Bir kadın, “Politikacıların halka yabancı korkusu ve güvensizlik aşılamaya çalışması ırkçılığı azdırıyor. Böyle bir şey kabul edilemez” diyor.
BM'den protesto
Kuzey Birliği 2011 yılının kasım ayında istifa eden Silvio Berlusconi hükümetinin küçük ortağıydı ve göç politikasında da tek söz sahibiydi. Koalisyon hükümeti göç kurallarını ağırlaştırmış ve mültecileri derhal sınır dışı edebilmek için Libya ve diğer Afrika ülkeleriyle geri kabul anlaşmaları imzalamıştı. Birleşmiş Milletler Mülteciler Yüksek Komiserliği, dikta, iç savaş ve açlıktan kaçanların iltica başvurusunda bulunmasına imkân bırakmadığı gerekçesiyle bu uygulamayı protesto etmişti.
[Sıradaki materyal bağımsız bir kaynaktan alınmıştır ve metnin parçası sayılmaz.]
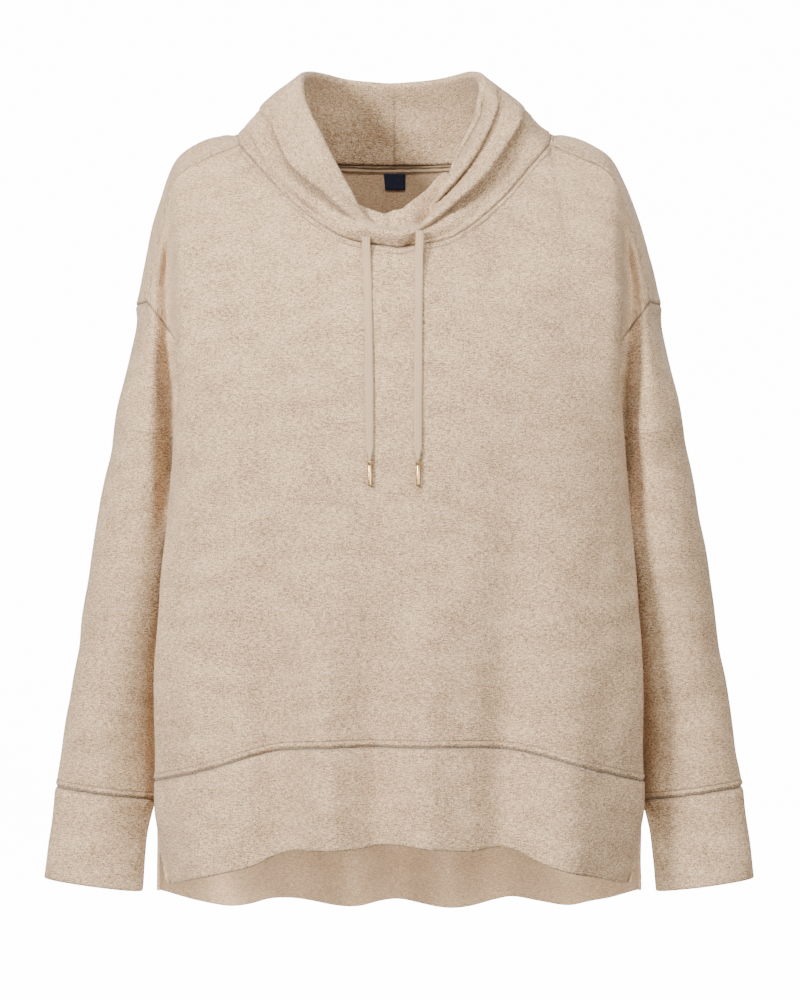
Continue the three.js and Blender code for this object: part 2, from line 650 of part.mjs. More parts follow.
function pocketBag(front, side) {
  const line = curve(POCKET_LINE.map((row) => new THREE.Vector3(row.section, row.guide, 0)));
  const places = steps(0, POCKET_LINE.length - 1, POCKET_STEPS).concat(POCKET_LINE.length - 1).map((t) => {
    const { x: section, y: guide } = line(t);
    const row = (section / UNDERARM) * SIDE_STEPS;
    return steps(guide, POCKET_SIDE, POCKET_STEPS).concat(POCKET_SIDE)
      .map((u) => [row, columnAt(side * u)]);
  });
  return layInside(front, places, FLEECE / 2 + POCKET_GAP + POCKET_CLOTH / 2);
}

function neckTape(back) {
  const top = back.grid.length - 1;
  const first = COLUMNS.indexOf(-HALF_COLUMNS[NECK_COLUMN - TAPE_ENDS]);
  const columns = COLUMNS.slice(first, COLUMNS.length - first).map((_, i) => first + i);
  const places = [1, TAPE_TOP].map((t) => columns.map((c) => {
    const reach = TAPE_WIDTH / back.grid[top][c].distanceTo(back.grid[top - 1][c]);
    return [top - reach * t, c];
  }));
  return layInside(back, places, FLEECE / 2 + LAY_GAP + TAPE / 2);
}

function neckLabel(back) {
  const top = back.grid.length - 1;
  const middle = (COLUMNS.length - 1) / 2;
  const row = back.grid[top][middle].distanceTo(back.grid[top - 1][middle]);
  const column = back.grid[top][middle].distanceTo(back.grid[top][middle + 1]);
  const start = TAPE_WIDTH + LABEL_DROP;
  const places = [start + LABEL_HEIGHT, start + LABEL_HEIGHT / 2, start].map((down) => (
    [-0.5, 0, 0.5].map((t) => [top - down / row, middle + (t * LABEL_WIDTH) / column])
  ));
  return layInside(back, places, FLEECE / 2 + LAY_GAP + TAPE / 2);
}

function cordGeometry(route) {
  const path = new THREE.CatmullRomCurve3(route.map(vector));
  const frames = path.computeFrenetFrames(CORD_STEPS, false);
  const wideFirst = Math.abs(frames.normals[0].x) > Math.abs(frames.binormals[0].x);
  const half = [CORD_WIDTH, CORD_THICK].map((size) => size / 2 / Math.cos(Math.PI / CORD_SIDES));
  const [first, second] = wideFirst ? half : [...half].reverse();
  const section = new THREE.Shape(steps(0, 2 * Math.PI, CORD_SIDES).map((angle) => {
    const turned = angle + Math.PI / CORD_SIDES;
    return new THREE.Vector2(first * Math.cos(turned), second * Math.sin(turned));
  }));
  return new THREE.ExtrudeGeometry(section, {
    steps: CORD_STEPS,
    bevelEnabled: false,
    extrudePath: path,
  });
}

function tipMesh(name, route) {
  const [x, y, z] = route[route.length - 1];
  const geometry = new THREE.CylinderGeometry(TIP_RADIUS, TIP_RADIUS * 0.9, TIP_LENGTH, 12);
  const mesh = new THREE.Mesh(geometry, brass());
  mesh.name = name;
  mesh.rotation.x = Math.PI / 2;
  mesh.position.set(x, y, z - SEAM_GAP - TIP_LENGTH / 2);
  return mesh;
}

const fleece = () => new THREE.MeshStandardMaterial({ color: 0xcdbdaa, roughness: 0.95, metalness: 0 });
const cord = () => new THREE.MeshStandardMaterial({ color: 0xd8c9b4, roughness: 0.8, metalness: 0 });
const navy = () => new THREE.MeshStandardMaterial({ color: 0x232a3d, roughness: 0.6, metalness: 0 });
const brass = () => new THREE.MeshStandardMaterial({ color: 0xb98d4f, roughness: 0.35, metalness: 1 });

function clothMesh(name, layer, thickness, material = fleece()) {
  const geometry = wall(layer.grid, layer.normals, layer.closed ?? false, thickness);
  const mesh = new THREE.Mesh(geometry, material);
  mesh.name = name;
  return mesh;
}

function settle(pieces) {
  pieces.forEach((piece) => piece.grid.flat().forEach((p) => {
    p.x += NECK_SHIFT * smooth((p.z - SHIFT_STARTS) / -SHIFT_STARTS);
    p.x += RIM_SHIFT * smooth(p.z / RIM_HEIGHT);
  }));
}

function sweatshirt() {
  const frontGrid = panel(FRONT, frontNeckline, frontArmhole);
  const backGrid = panel(BACK, backNeckline, backArmhole);
  const copyRow = (row) => row.map((p) => p.clone());
  const frontBand = band(copyRow(frontGrid[0]), FRONT_BAND, FRONT_SLIT);
  const backBand = band(copyRow(backGrid[0]), BACK_BAND, BACK_SLIT);
  const plain = sleeveGrid();
  const sleeves = { left: plain, right: plain.map(copyRow) };
  [frontGrid, frontBand].forEach((grid) => wave(grid, FRONT_FOLDS, -1));
  [backGrid, backBand].forEach((grid) => wave(grid, BACK_FOLDS, 1));
  sleeveFolds(sleeves.left, 1);
  sleeveFolds(sleeves.right, -1);
  sleeves.right = sleeves.right.map((row) => row.map(mirror));
  const cuffs = {
    left: cuffGrid(sleeves.left[sleeves.left.length - 1]),
    right: cuffGrid(sleeves.right[sleeves.right.length - 1].map(mirror)).map((row) => row.map(mirror)),
  };
  const ends = { first: true, last: true };
  const sewnRows = BAND_ROWS.indexOf(SEWN_SIDE);
  const pieces = {
    front: { grid: frontGrid, sewn: { ...ends, sides: [0, frontGrid.length - 1] } },
    back: { grid: backGrid, sewn: { ...ends, sides: [0, backGrid.length - 1] } },
    hem_band_front: { grid: frontBand, sewn: { first: true, sides: [0, sewnRows] }, thick: DOUBLE_FLEECE },
    hem_band_back: { grid: backBand, sewn: { first: true, sides: [0, sewnRows] }, thick: DOUBLE_FLEECE },
    sleeve_left: { grid: sleeves.left, closed: true, sewn: ends },
    sleeve_right: { grid: sleeves.right, closed: true, sewn: ends },
    cuff_left: { grid: cuffs.left, closed: true, sewn: { first: true }, thick: DOUBLE_FLEECE },
    cuff_right: { grid: cuffs.right, closed: true, sewn: { first: true }, thick: DOUBLE_FLEECE },
    collar: { grid: collarGrid(), closed: true, sewn: { first: true } },
  };
  settle(Object.values(pieces));
  shareNormals(Object.values(pieces));
  Object.values(pieces).forEach(drawBack);
  const group = new THREE.Group();
  Object.entries(pieces).forEach(([name, piece]) => {
    group.add(clothMesh(name, piece, piece.thick ?? FLEECE));
  });
  group.add(clothMesh('pocket_bag_left', pocketBag(pieces.front, 1), POCKET_CLOTH));
  group.add(clothMesh('pocket_bag_right', pocketBag(pieces.front, -1), POCKET_CLOTH));
  group.add(clothMesh('neck_tape', neckTape(pieces.back), TAPE));
  group.add(clothMesh('neck_label', neckLabel(pieces.back), TAPE, navy()));
  Object.entries(CORD_ROUTES).forEach(([name, route]) => {
    const mesh = new THREE.Mesh(cordGeometry(route), cord());
    mesh.name = name;
    group.add(mesh, tipMesh(name.replace('drawcord', 'cord_tip'), route));
  });
  return group;
}

const group = sweatshirt();

export default group;
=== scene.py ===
import math

import bpy
import numpy as np
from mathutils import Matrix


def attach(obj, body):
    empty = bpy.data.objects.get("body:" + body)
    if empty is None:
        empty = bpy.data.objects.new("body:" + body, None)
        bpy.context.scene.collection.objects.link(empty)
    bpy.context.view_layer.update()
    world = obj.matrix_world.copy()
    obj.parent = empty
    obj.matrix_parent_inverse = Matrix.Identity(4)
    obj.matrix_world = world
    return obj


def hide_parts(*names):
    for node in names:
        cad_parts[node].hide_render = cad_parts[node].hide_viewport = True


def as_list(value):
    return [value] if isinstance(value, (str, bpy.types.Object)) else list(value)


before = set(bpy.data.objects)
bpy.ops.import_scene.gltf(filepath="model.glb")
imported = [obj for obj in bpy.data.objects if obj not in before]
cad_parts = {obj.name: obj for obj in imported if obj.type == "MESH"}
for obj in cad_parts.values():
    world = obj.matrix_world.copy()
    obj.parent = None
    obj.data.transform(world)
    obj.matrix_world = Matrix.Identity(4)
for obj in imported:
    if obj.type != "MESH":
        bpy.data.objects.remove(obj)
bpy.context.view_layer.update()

# Cowl neck sweatshirt, filled out and worn by nobody. Tables are in millimetres, the scene in metres.
MM = 0.001

# Cloth and seams
FLEECE = 2.0
DOUBLE_FLEECE = 3.2
POCKET_CLOTH = 1.0
TAPE = 0.8
SEAM_GAP = 0.24
LAY_GAP = 0.6
POCKET_GAP = 0.9
SAME_POINT = 0.037
SEAM_DIP = 1.6
SEAM_DIP_WIDTH = 1.6
FAR_AWAY = 1000.0
ROUNDING = 1e-6

# How many lines of the mesh lie between two lines of the frame's grid, and the extra ones at edges
FINE_COLUMNS = 12
FINE_ROWS = 6
EDGE_LINES = (0.02, 0.045, 0.065, 0.085, 0.12, 0.185, 0.21, 0.235, 0.27)
SLEEVE_END_LINES = (0.01, 0.022, 0.032, 0.042, 0.06, 0.09, 0.102, 0.115, 0.13)

# Steps between the named guides of a panel, as in the frame
CENTRE_STEPS, NECK_STEPS, SHOULDER_STEPS, SIDE_STEPS = 5, 3, 5, 10
FRONT_ARMHOLE_STEPS, BACK_ARMHOLE_STEPS = 9, 12
NECK_COLUMN = CENTRE_STEPS + NECK_STEPS
LAST_COLUMN = NECK_COLUMN + SHOULDER_STEPS
GUIDE_OF_COLUMN = np.concatenate([
    np.linspace(0, 1, CENTRE_STEPS + 1)[:-1],
    np.linspace(1, 2, NECK_STEPS + 1)[:-1],
    np.linspace(2, 5, SHOULDER_STEPS + 1),
])
UNDERARM = 4

# How many grid steps a seam's pull reaches into its panel, as in the frame
TOP_PULL, SIDE_PULL = 5, 3

# The neck sits a little to the wearer's right.
NECK_SHIFT, RIM_SHIFT, SHIFT_STARTS, RIM_HEIGHT = -4.5, -3.0, -170.0, 55.0

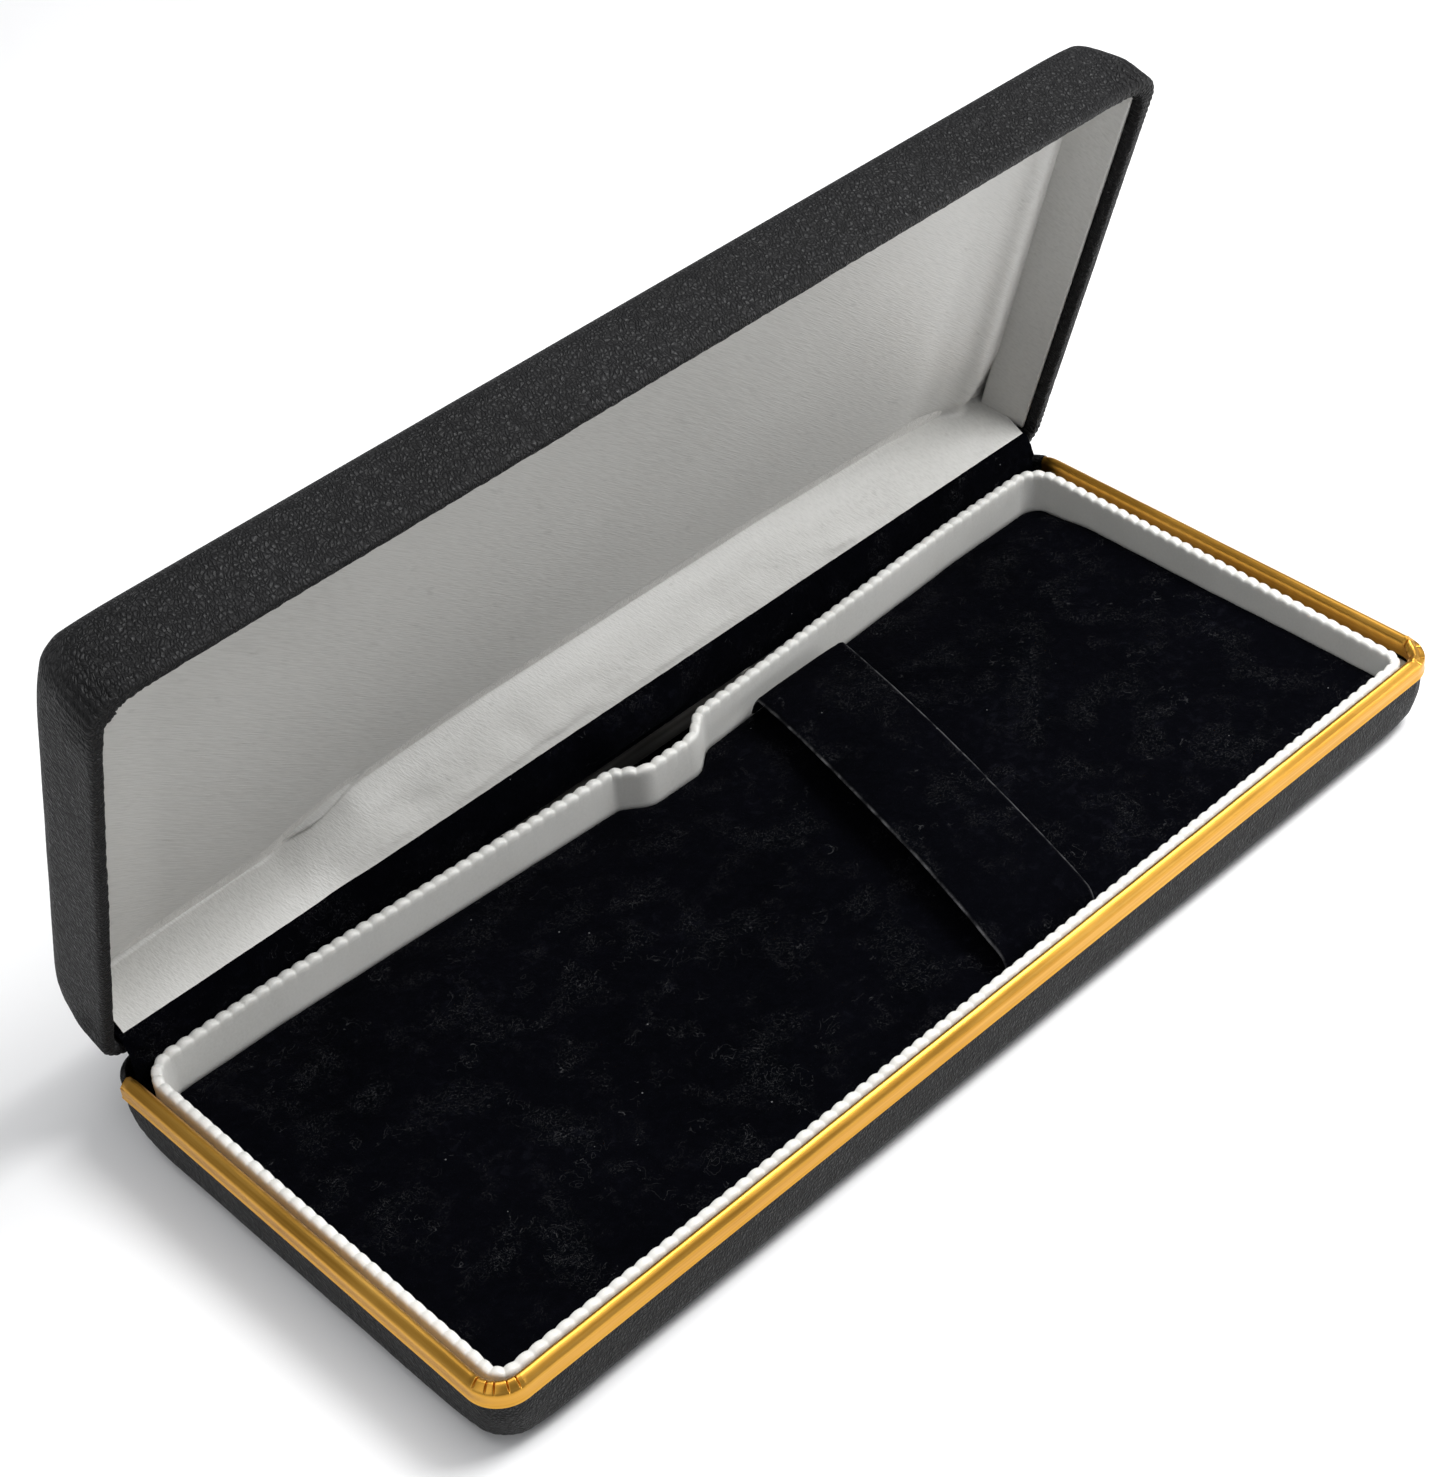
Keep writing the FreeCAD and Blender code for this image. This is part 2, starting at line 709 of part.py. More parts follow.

Mülteci akınının kontrolden çıkmasını Kuzey Birliği de önleyemedi. Bunun üzerine, ikamet izni olmadan İtalya'ya girilmesini suç kapsamına aldı ve İtalya'ya gelecek yabancılara çalışma sözleşmesi bulundurma şartını getirdi. Başbakan Letta'nın değiştirmeyi vaat ettiği yasa hâlâ yürürlükte. İtalyan yardım kuruluşları bu uygulamayı riyakârca ve gerçek dışı olarak tanımlıyor ve hiçbir İtalyan işverenin yüzünü bile görmediği Mali ya da Eritreli bir işçiyle sözleşme yapmayacağını hatırlatıyorlar. Mülteciler de bunu bildiklerinden kaçak göçmen olarak yaşamayı göze alıyorlar. Kamplardan kaçabilenler İtalya'nın kuzeyine, hatta Kuzey Avrupa'ya kaçıyorlar. Yüz binlerce yabancı İtalya, Fransa, Almanya ve Benelüks ülkelerinde kaçak yaşıyor. Avrupa Birliği Yunanistan, İtalya ve İspanya gibi Akdeniz ülkelerine kıtanın güney sınırlarında güvenliği sağlama mecburiyeti getirmeye çalışmış ama bunu başaramamıştı.
İtalya 20 yıl boyunca göç ülkesi olduğunu inkâr etti. Toplumda ve siyasette, göçmenlerin ülkede kısa süre kalacakları inancı geçerliydi. Yabancıların toplumla uyum sağlamasına önem verilmedi. Bunun ceremesini ilk kuşak göçmenlerin çocukları çekiyor. Nijeryalı mülteci bir ailenin kızı olan 13 yaşındaki Ramat okulu bitirir bitirmez İtalya'yı terk edeceğini söylüyor: “İş olmadığı için burada geleceğimiz yok. Önce Nijerya'ya gidip büyük anne-babamı ziyaret edecek, daha sonra da üniversite tahsili için Londra'ya gideceğim.”
İtalyanların iş bulamadığı kriz ortamında Afrikalı göçmenin iş bulması zaten çok zor. Nijeryalı Ramat ebeveyninin İtalya'ya gelmekle büyük hata yaptığını ama kendisinin aynı hataya düşmeyeceğini söylüyor.